▶ [TASK REQUIREMENTS]:
Reproduce the entire listing word for word.

▶ [INFORMATION PROVIDED]:
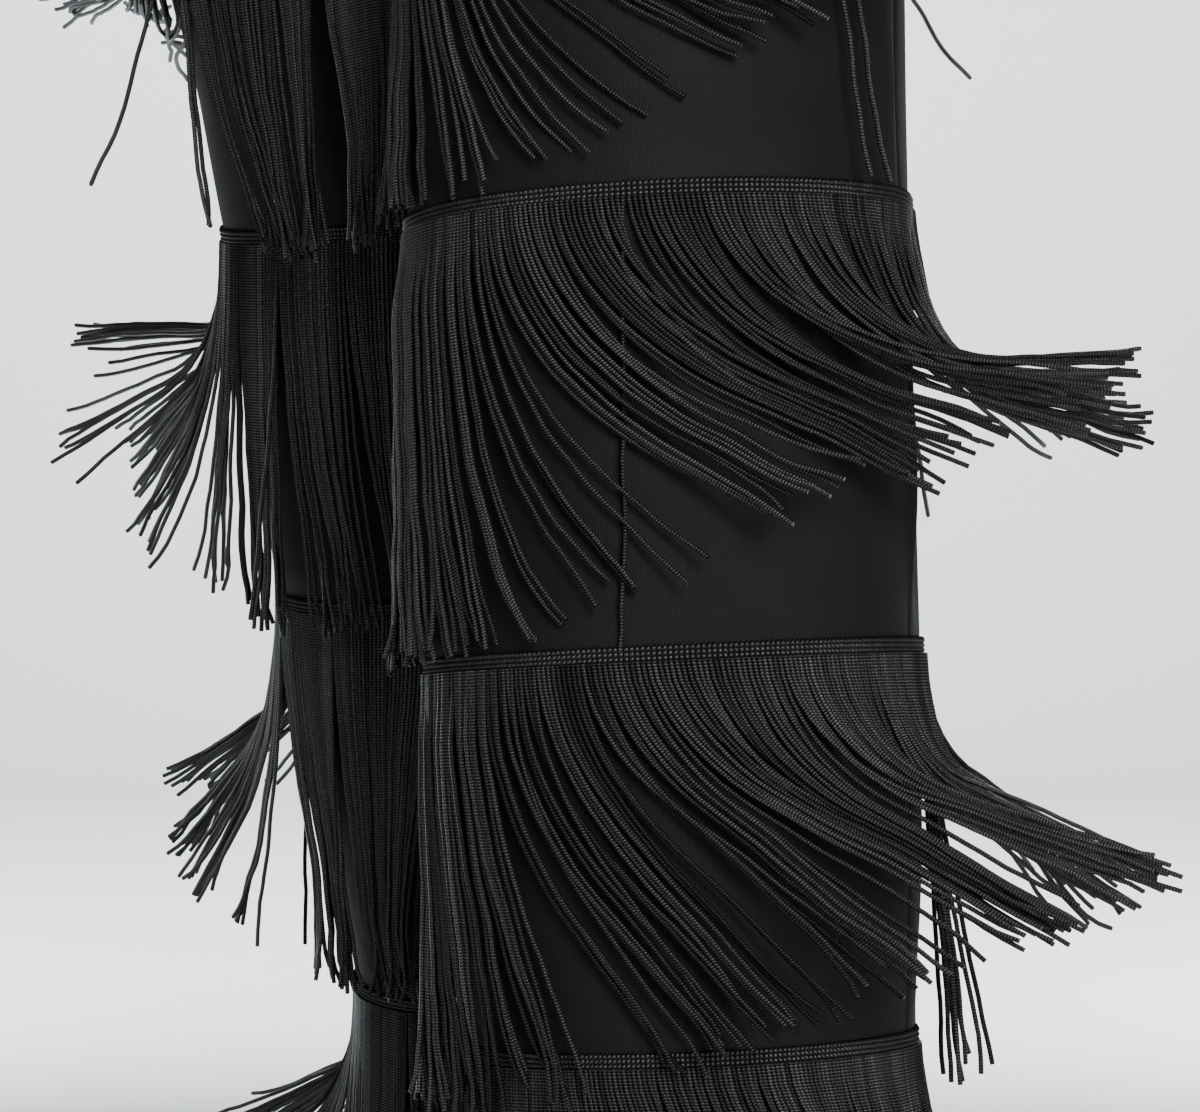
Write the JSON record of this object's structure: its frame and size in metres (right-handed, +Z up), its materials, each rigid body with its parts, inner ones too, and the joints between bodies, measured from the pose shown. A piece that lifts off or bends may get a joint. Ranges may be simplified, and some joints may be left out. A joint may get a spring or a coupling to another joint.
{
  "type": "latin dance pants",
  "caption": "Wide-leg pull-on dance trousers in black stretch knit with tiers of long cord fringe round each leg, worn hollow in a stepping pose.",
  "frame": {"origin": "middle of the waist opening, in the plane of the waistband's upper edge", "axes": "+Z up along the wearer's trunk, -Y the way the wearer faces, +X towards the wearer's left side"},
  "size_m": [0.6307, 0.44, 1.0331],
  "materials": {
    "trouser_knit": "matte stretch jersey, black",
    "waistband_knit": "matte jersey over wide elastic, black",
    "cord_fringe": "chainette cord on a knitted tape, black with a soft sheen"
  },
  "bodies": {
    "root": {"waistband_front": "waistband_knit", "waistband_back": "waistband_knit", "left_front": "trouser_knit", "left_back": "trouser_knit", "right_front": "trouser_knit", "right_back": "trouser_knit", "left_fringe_1": "cord_fringe", "left_fringe_2": "cord_fringe", "left_fringe_3": "cord_fringe", "left_fringe_4": "cord_fringe", "right_fringe_1": "cord_fringe", "right_fringe_2": "cord_fringe", "right_fringe_3": "cord_fringe", "right_fringe_4": "cord_fringe"}
  },
  "joints": []
}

▶ [WRITTEN RESPONSE]:
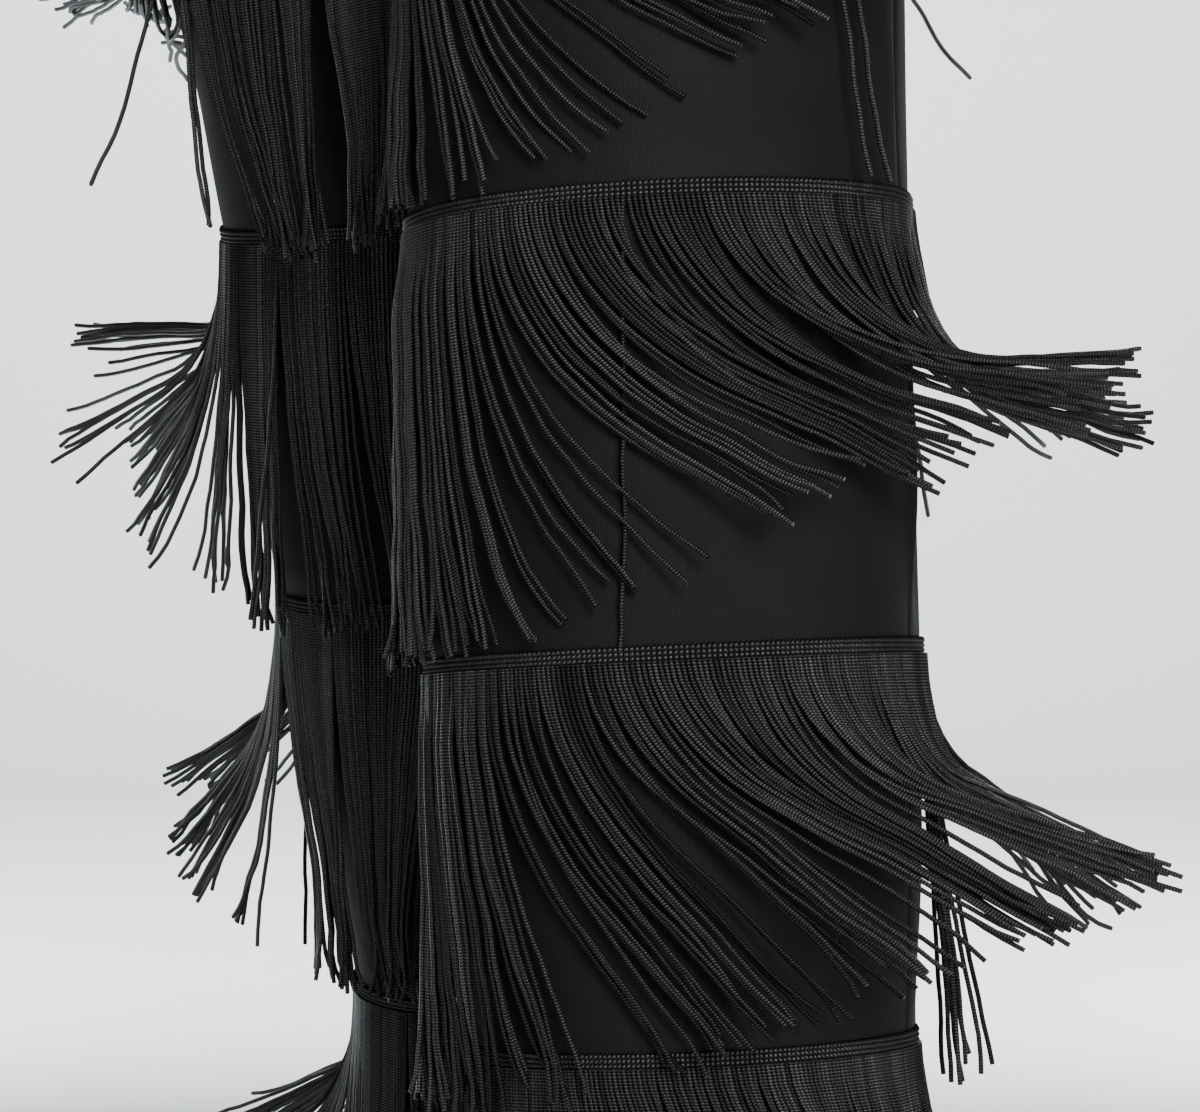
Write the JSON record of this object's structure: its frame and size in metres (right-handed, +Z up), its materials, each rigid body with its parts, inner ones too, and the joints between bodies, measured from the pose shown. A piece that lifts off or bends may get a joint. Ranges may be simplified, and some joints may be left out. A joint may get a spring or a coupling to another joint.
{
  "type": "latin dance pants",
  "caption": "Wide-leg pull-on dance trousers in black stretch knit with tiers of long cord fringe round each leg, worn hollow in a stepping pose.",
  "frame": {"origin": "middle of the waist opening, in the plane of the waistband's upper edge", "axes": "+Z up along the wearer's trunk, -Y the way the wearer faces, +X towards the wearer's left side"},
  "size_m": [0.6307, 0.44, 1.0331],
  "materials": {
    "trouser_knit": "matte stretch jersey, black",
    "waistband_knit": "matte jersey over wide elastic, black",
    "cord_fringe": "chainette cord on a knitted tape, black with a soft sheen"
  },
  "bodies": {
    "root": {"waistband_front": "waistband_knit", "waistband_back": "waistband_knit", "left_front": "trouser_knit", "left_back": "trouser_knit", "right_front": "trouser_knit", "right_back": "trouser_knit", "left_fringe_1": "cord_fringe", "left_fringe_2": "cord_fringe", "left_fringe_3": "cord_fringe", "left_fringe_4": "cord_fringe", "right_fringe_1": "cord_fringe", "right_fringe_2": "cord_fringe", "right_fringe_3": "cord_fringe", "right_fringe_4": "cord_fringe"}
  },
  "joints": []
}